His passion for cake decorating was sparked early, thanks to his father, Buddy Sr. With a tale that reads like a Hollywood movie script, his is perhaps the sweetest story of all.

At the tender age of 13, Buddy Sr. and his family immigrated from Lipari, Italy. His father placed him in Carlo's Bakery, where he met and fell in love with then 12-year-old Mary Tubito. After five years of waiting, the couple wed in 1965. He eventually bought Carlo's Bakery, which was then passed down following Buddy Sr.'s death in 1994.

His legacy lives on in his children and grandchildren, many of who are working to make Carlo's Bakery a household name as he once dreamed. "Cake Boss" is also making that dream a reality.

With an average of more than two million viewers per episode in its debut season, "Cake Boss" has shown serious promise, and TLC is promoting it in several layers in its sophomore year. Of course, the show speaks for itself and seems to have no trouble luring viewers with images of Buddy's tasty and stunning creations.

Fans craving more "Cake Boss" can look online for even more content. The show's official site, found on, is one of the network's five most-visited fan sites. There, web surfers can learn more about Buddy's team and big Italian family, and go deeper into the bakery.

The extremely popular section featuring slideshows of Valastro's cakes has been expanded. Also, fans can dish about their personal experiences and visits to the real Carlo's Bakery. Anyone who wonders how Valastro's ideas are born can check out the section featuring his cake sketches and final designs.

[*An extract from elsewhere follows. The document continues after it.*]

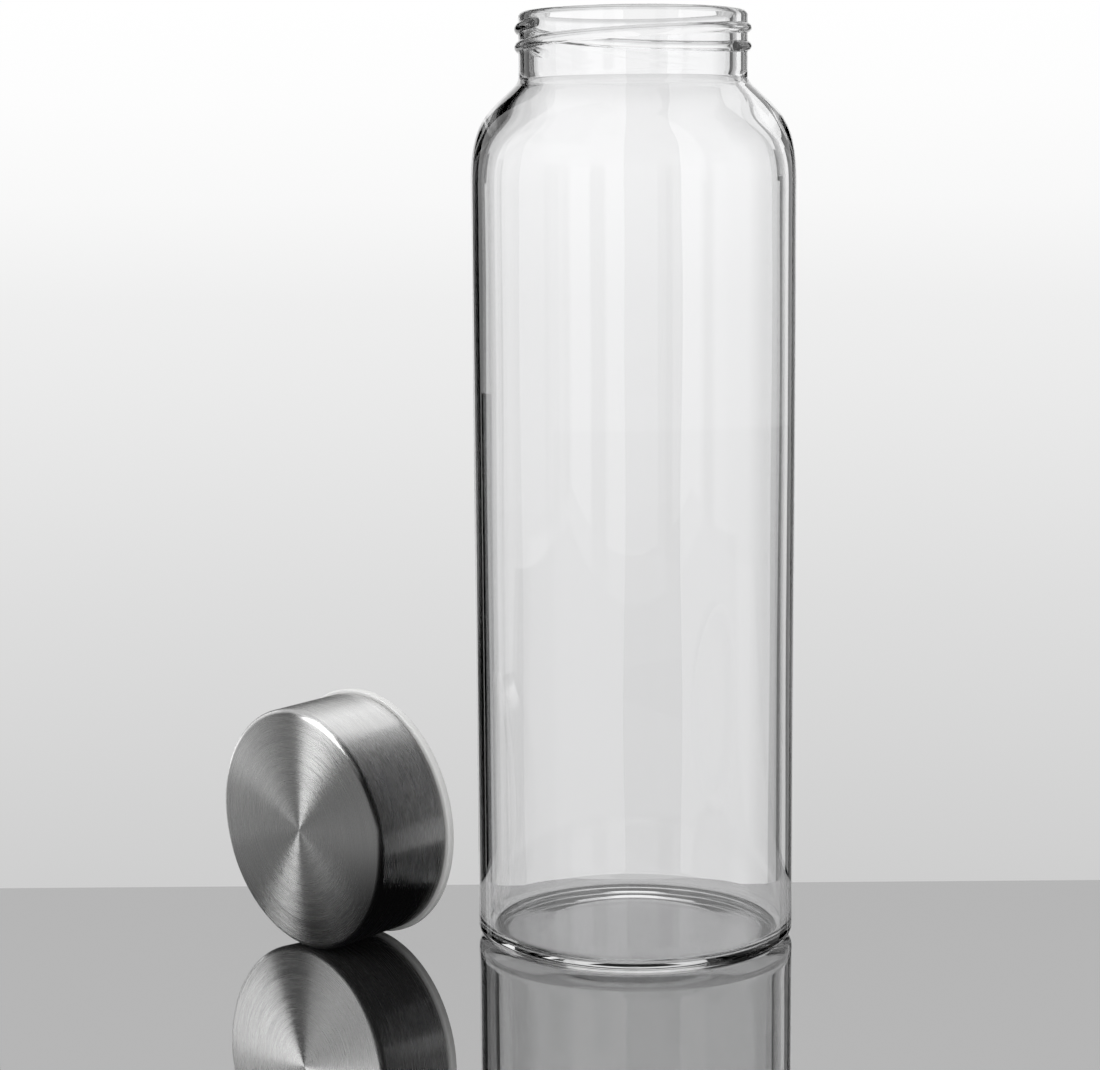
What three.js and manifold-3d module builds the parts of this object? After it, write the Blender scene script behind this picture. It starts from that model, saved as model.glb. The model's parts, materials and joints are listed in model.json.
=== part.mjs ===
// Wide-mouth glass water bottle with a screw cap, standing open with its cap lying beside it.
// Millimetres, +Z up. The origin is the middle of the bottle's flat base, on the bottle's axis.

import * as THREE from 'three';
import { mergeVertices } from 'three/addons/utils/BufferGeometryUtils.js';
import Module from 'manifold-3d';

const TURN = 2 * Math.PI;
const QUARTER = TURN / 4;

// ---- driving dimensions -------------------------------------------------------------------------

const bottle = {
  radius: 42,
  height: 242.4,
  wall: 2.7,
  baseThickness: 2.7,
  footCorner: 3.2,
  innerCorner: 3.0,
  shoulderStart: 198,
  shoulderEnd: 224.3,
  shoulderLowPull: 215.8,
  shoulderHighPull: { radius: 37.2, height: 217.2 },
  shoulderEndInset: 0.6,
  neckRadius: 29.4,
  neckFillet: 1.2,
};

// Two ridges, half a turn apart, that climb by one lead for each turn.
const thread = {
  starts: 2,
  lead: 9.3,
  turns: 0.72,
  stepsPerTurn: 32,
  rootDepth: 0.3,
  taperSteps: 4,
  tipRise: 0.25,
};
const neckRidge = { proud: 1.0, base: 2.4, crest: 1.2, middle: 235.9, middleAngle: -QUARTER };

const fit = 0.3; // clearance between neighbouring pieces

// The cap is built along its own axis: w = 0 is its brushed face, and it opens towards +w.
const shell = { radius: 32.1, thickness: 0.5, height: 22.4, corner: 1.6 };
const flange = { radius: 33.1, thickness: 2.1, frontBevel: 0.5, rearBevel: 0.7 };
const insert = {
  wall: 0.6,
  webStart: 3.4,
  webEnd: 5.0,
  ribInner: 25.0,
  ribOuter: 25.8,
  ribHeight: 1.4,
  topStep: 1.2,
  mouthBevel: 0.5,
};
const capRidge = { proud: 0.95, base: 2.4, crest: 1.1, middle: 15.6 };
const seal = { inner: 26.3, outer: 30.0, thickness: 1.8, bevel: 0.3 };

// Where the cap lies on the table: the middle of its face, and the way that its open end points.
const capPlace = { x: -88.4, y: -14.7, azimuth: TURN / 8 };

// ---- derived dimensions -------------------------------------------------------------------------

const insertTop = shell.thickness + fit;
const insertOuter = shell.radius - shell.thickness - fit;
const insertInner = insertOuter - insert.wall;
const flangeStart = shell.height + fit;
const capHeight = flangeStart + flange.thickness;

const SEGMENTS = 48; // sides of every turned piece
const CORNER_STEPS = 3; // pieces of a small rounded corner
const RIM_STEPS = 6;
const SHOULDER_STEPS = { outside: 9, inside: 7 };
const WELD_DISTANCE = 1e-4;

// ---- materials ----------------------------------------------------------------------------------

const glass = new THREE.MeshStandardMaterial({
  color: 0xe9eeee, roughness: 0.03, metalness: 0, transparent: true, opacity: 0.4,
});
const brushedSteel = new THREE.MeshStandardMaterial({ color: 0xb9b9b7, roughness: 0.32, metalness: 1 });
const whitePlastic = new THREE.MeshStandardMaterial({ color: 0xeeeeec, roughness: 0.45, metalness: 0 });
const silicone = new THREE.MeshStandardMaterial({ color: 0xe2e4e2, roughness: 0.6, metalness: 0 });

// ---- shape helpers ------------------------------------------------------------------------------

// Points of an arc in a lathe profile, from one angle to another, both ends included.
function arc(centreRadius, centreHeight, radius, from, to, steps) {
  return Array.from({ length: steps + 1 }, (_, i) => {
    const a = from + ((to - from) * i) / steps;
    return new THREE.Vector2(centreRadius + radius * Math.cos(a), centreHeight + radius * Math.sin(a));
  });
}

function point(radius, height) {
  return new THREE.Vector2(radius, height);
}

// Turns a closed (radius, height) profile about +Z. The profile runs anticlockwise.
function turned(profile) {
  return new THREE.LatheGeometry(profile, SEGMENTS).rotateX(QUARTER);
}

// One helical ridge of trapezoid section. Its root is sunk a little into the wall it stands on, and
// both of its ends taper away to nothing. A negative direction makes it stand inwards.
function helicalRidge(rootRadius, ridge, direction, startAngle, middleHeight) {
  const { turns, lead, rootDepth, taperSteps, tipRise } = thread;
  const steps = Math.round(turns * thread.stepsPerTurn);
  const root = rootRadius - direction * rootDepth;
  const positions = [];
  for (let i = 0; i <= steps; i += 1) {
    const along = i / steps - 0.5;
    const angle = startAngle + along * turns * TURN;
    const height = middleHeight + along * turns * lead;
    const rise = Math.min(1, (Math.min(i, steps - i) + tipRise) / taperSteps);
    const crestRadius = rootRadius + direction * ridge.proud * rise;
    const widthShare = (1 + rise) / 2;
    const section = [
      [root, -ridge.base / 2],
      [rootRadius, -ridge.base / 2],
      [crestRadius, -ridge.crest / 2],
      [crestRadius, ridge.crest / 2],
      [rootRadius, ridge.base / 2],
      [root, ridge.base / 2],
    ];
    for (const [r, dz] of section) {
      positions.push(r * Math.cos(angle), r * Math.sin(angle), height + dz * widthShare);
    }
  }
  const sides = positions.length / 3 / (steps + 1);
  return sweptSolid(positions, sides, steps, direction > 0);
}

// Joins rings of points into a closed body, with a fan over each end.
function sweptSolid(positions, sides, steps, forwards) {
  const index = [];
  const face = (a, b, c) => (forwards ? index.push(a, b, c) : index.push(a, c, b));
  for (let i = 0; i < steps; i += 1) {
    for (let j = 0; j < sides; j += 1) {
      const a = i * sides + j;
      const b = i * sides + ((j + 1) % sides);
      face(a, a + sides, b);
      face(b, a + sides, b + sides);
    }
  }
  const last = steps * sides;
  for (let j = 1; j < sides - 1; j += 1) {
    face(0, j, j + 1);
    face(last, last + j + 1, last + j);
  }
  const geometry = new THREE.BufferGeometry();
  geometry.setAttribute('position', new THREE.Float32BufferAttribute(positions, 3));
  geometry.setIndex(index);
  return geometry;
}

// ---- boolean joins ------------------------------------------------------------------------------

const wasm = await Module();
wasm.setup();

function toSolid(geometry) {
  const bare = geometry.clone();
  bare.deleteAttribute('normal');
  bare.deleteAttribute('uv');
  const merged = mergeVertices(bare, WELD_DISTANCE);
  return new wasm.Manifold(new wasm.Mesh({
    numProp: 3,
    vertProperties: new Float32Array(merged.attributes.position.array),
    triVerts: new Uint32Array(merged.index.array),
  }));
}

function toGeometry(solid) {
  const mesh = solid.getMesh();
  const geometry = new THREE.BufferGeometry();
  geometry.setAttribute('position', new THREE.BufferAttribute(mesh.vertProperties, 3));
  geometry.setIndex(new THREE.BufferAttribute(mesh.triVerts, 1));
  return geometry;
}

// Adds the helical ridges to a turned body. The first one's middle is at the given angle.
function withThread(body, rootRadius, ridge, direction, firstAngle) {
  let solid = toSolid(body);
  for (let start = 0; start < thread.starts; start += 1) {
    const angle = firstAngle + (start * TURN) / thread.starts;
    solid = solid.add(toSolid(helicalRidge(rootRadius, ridge, direction, angle, ridge.middle)));
  }
  return toGeometry(solid);
}

// ---- the pieces ---------------------------------------------------------------------------------

// The shoulder's curve for a wall of the given inset: it leaves the body upright and meets the neck
// at a slant.
function shoulderCurve(inset, steps) {
  const { radius, neckRadius, neckFillet, shoulderStart, shoulderEnd } = bottle;
  const { shoulderLowPull, shoulderHighPull, shoulderEndInset } = bottle;
  return new THREE.CubicBezierCurve(
    point(radius - inset, shoulderStart),
    point(radius - inset, shoulderLowPull - inset),
    point(shoulderHighPull.radius - inset, shoulderHighPull.height - inset),
    point(neckRadius + neckFillet / 2 - inset, shoulderEnd - inset * shoulderEndInset),
  ).getPoints(steps);
}

function glassBottle() {
  const { radius, height, wall, baseThickness, footCorner, innerCorner } = bottle;
  const { neckRadius, neckFillet, shoulderEnd } = bottle;
  const inner = radius - wall;
  const lip = wall / 2;
  const outside = [
    point(0, 0),
    ...arc(radius - footCorner, footCorner, footCorner, -QUARTER, 0, CORNER_STEPS),
    ...shoulderCurve(0, SHOULDER_STEPS.outside),
    point(neckRadius, shoulderEnd + neckFillet),
  ];
  const rim = arc(neckRadius - lip, height - lip, lip, 0, 2 * QUARTER, RIM_STEPS);
  const inside = [
    point(neckRadius - wall, shoulderEnd + neckFillet),
    ...shoulderCurve(wall, SHOULDER_STEPS.inside).reverse(),
    ...arc(inner - innerCorner, baseThickness + innerCorner, innerCorner, 0, -QUARTER, CORNER_STEPS),
    point(0, baseThickness),
  ];
  const body = turned([...outside, ...rim, ...inside]);
  return withThread(body, neckRadius, neckRidge, 1, neckRidge.middleAngle);
}

function capShell() {
  const { radius, thickness, height, corner } = shell;
  return turned([
    point(0, 0),
    ...arc(radius - corner, corner, corner, -QUARTER, 0, CORNER_STEPS),
    point(radius, height),
    point(radius - thickness, height),
    ...arc(radius - corner, corner, corner - thickness, 0, -QUARTER, CORNER_STEPS),
    point(0, thickness),
  ]);
}

function capInsert() {
  const { webStart, webEnd, ribInner, ribOuter, ribHeight, topStep, mouthBevel } = insert;
  const body = turned([
    point(0, webStart),
    point(insertInner, webStart),
    point(insertInner, insertTop + topStep),
    point(insertOuter, insertTop + topStep),
    point(insertOuter, flangeStart),
    point(flange.radius - flange.frontBevel, flangeStart),
    point(flange.radius, flangeStart + flange.frontBevel),
    point(flange.radius, capHeight - flange.rearBevel),
    point(flange.radius - flange.rearBevel, capHeight),
    point(insertInner + mouthBevel, capHeight),
    point(insertInner, capHeight - mouthBevel),
    point(insertInner, webEnd),
    point(ribOuter, webEnd),
    point(ribOuter, webEnd + ribHeight),
    point(ribInner, webEnd + ribHeight),
    point(ribInner, webEnd),
    point(0, webEnd),
  ]);
  return withThread(body, insertInner, capRidge, -1, 0);
}

function sealRing() {
  const { inner, outer, thickness, bevel } = seal;
  const start = insert.webEnd + fit;
  return turned([
    point(inner, start + bevel),
    point(inner + bevel, start),
    point(outer - bevel, start),
    point(outer, start + bevel),
    point(outer, start + thickness - bevel),
    point(outer - bevel, start + thickness),
    point(inner + bevel, start + thickness),
    point(inner, start + thickness - bevel),
    point(inner, start + bevel),
  ]);
}

// ---- the assembly -------------------------------------------------------------------------------

function named(name, geometry, material) {
  const mesh = new THREE.Mesh(geometry, material);
  mesh.name = name;
  return mesh;
}

// The cap lies on the edge of its flange and on the edge of its face, so its axis tips up slightly
// towards the open end.
function lyingCap() {
  const cap = new THREE.Group();
  cap.add(named('cap_shell', capShell(), brushedSteel));
  cap.add(named('cap_insert', capInsert(), whitePlastic));
  cap.add(named('seal_ring', sealRing(), silicone));
  const restSpan = flangeStart + flange.frontBevel - shell.corner;
  const tip = Math.atan2(flange.radius - shell.radius, restSpan);
  const axis = new THREE.Vector3(
    Math.cos(tip) * Math.cos(capPlace.azimuth),
    Math.cos(tip) * Math.sin(capPlace.azimuth),
    Math.sin(tip),
  );
  cap.quaternion.setFromUnitVectors(new THREE.Vector3(0, 0, 1), axis);
  const rise = shell.radius * Math.cos(tip) - shell.corner * Math.sin(tip);
  cap.position.set(capPlace.x, capPlace.y, rise);
  return cap;
}

const waterBottle = new THREE.Group();
waterBottle.add(named('glass_bottle', glassBottle(), glass));
waterBottle.add(lyingCap());

export default waterBottle;
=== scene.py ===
"""The looks of a wide-mouth glass water bottle, standing open, with its brushed steel cap beside it.

Metres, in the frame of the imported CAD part: +Z up, and the origin in the middle of the bottle's base.
"""

import json
import math

import bpy
import numpy as np
from mathutils import Matrix, Vector


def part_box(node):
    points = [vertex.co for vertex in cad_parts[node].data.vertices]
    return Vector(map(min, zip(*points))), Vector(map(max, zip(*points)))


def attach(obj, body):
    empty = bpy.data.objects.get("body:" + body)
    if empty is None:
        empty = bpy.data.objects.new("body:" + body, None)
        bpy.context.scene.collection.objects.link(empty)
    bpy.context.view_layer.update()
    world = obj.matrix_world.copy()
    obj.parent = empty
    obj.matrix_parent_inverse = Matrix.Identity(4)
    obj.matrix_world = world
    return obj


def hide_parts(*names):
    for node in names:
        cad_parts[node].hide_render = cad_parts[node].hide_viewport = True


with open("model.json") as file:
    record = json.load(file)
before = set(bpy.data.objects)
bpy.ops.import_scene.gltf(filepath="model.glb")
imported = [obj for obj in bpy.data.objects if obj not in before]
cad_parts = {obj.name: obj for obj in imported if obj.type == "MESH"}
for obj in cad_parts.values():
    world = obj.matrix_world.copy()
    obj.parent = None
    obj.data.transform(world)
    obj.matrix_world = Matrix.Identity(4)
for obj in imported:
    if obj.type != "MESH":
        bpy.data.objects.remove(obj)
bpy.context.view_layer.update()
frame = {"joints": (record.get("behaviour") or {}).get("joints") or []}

MM = 0.001

# ---- the bottle's sizes, from its CAD box where it gives them -----------------------------------

bottle_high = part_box("glass_bottle")[1]
BODY_R = bottle_high.x
HEIGHT = bottle_high.z
WALL = 2.7 * MM
FLOOR = 2.7 * MM
FOOT_CORNER = 3.2 * MM
FLOOR_CORNER = 3.0 * MM
BODY_IN = BODY_R - WALL
LIP_R = WALL / 2
LIP_Z = HEIGHT - LIP_R
PUSH_UP = 0.5 * MM
PUSH_UP_FLAT = 0.55  # how far the push-up's flat reaches, as a share of the body's radius
PUSH_UP_END = 0.86  # and where the push-up ends
NECK_R = 29.4 * MM
NECK_IN = NECK_R - WALL
NECK_FLARE = 0.6 * MM
NECK_FILLET = 0.8 * MM
NECK_START = 225.5 * MM
NECK_WALL_START = NECK_START + 0.6 * MM
SHOULDER_START = 198.0 * MM
SHOULDER_LOW_PULL = 215.8 * MM
SHOULDER_HIGH_PULL = (37.2 * MM, 217.2 * MM)
SHOULDER_END = 224.3 * MM
SHOULDER_END_INSET = 0.6

THREAD_STARTS = 2
THREAD_LEAD = 9.3 * MM
THREAD_TURNS = 0.72
THREAD_TAPER = 0.5  # radians over which each end of a ridge fades away
NECK_RIDGE = {"proud": 1.0 * MM, "half": 1.25 * MM, "middle": 235.9 * MM, "angle": -math.pi / 2}

# ---- the cap's sizes, along its own axis from its face (0) to its open end ----------------------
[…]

And for those who might have missed the previous night's show, full episodes are available after broadcast. The fan site even boasts a "Cake Boss" video game in which players must help Valastro deliver his cakes on time.

Those who just can't get enough can check out short "webisodes" in which Valastro proves he's more than just a great baker -- he's also a cook. He prepares old-world Italian recipes handed down from his beloved father.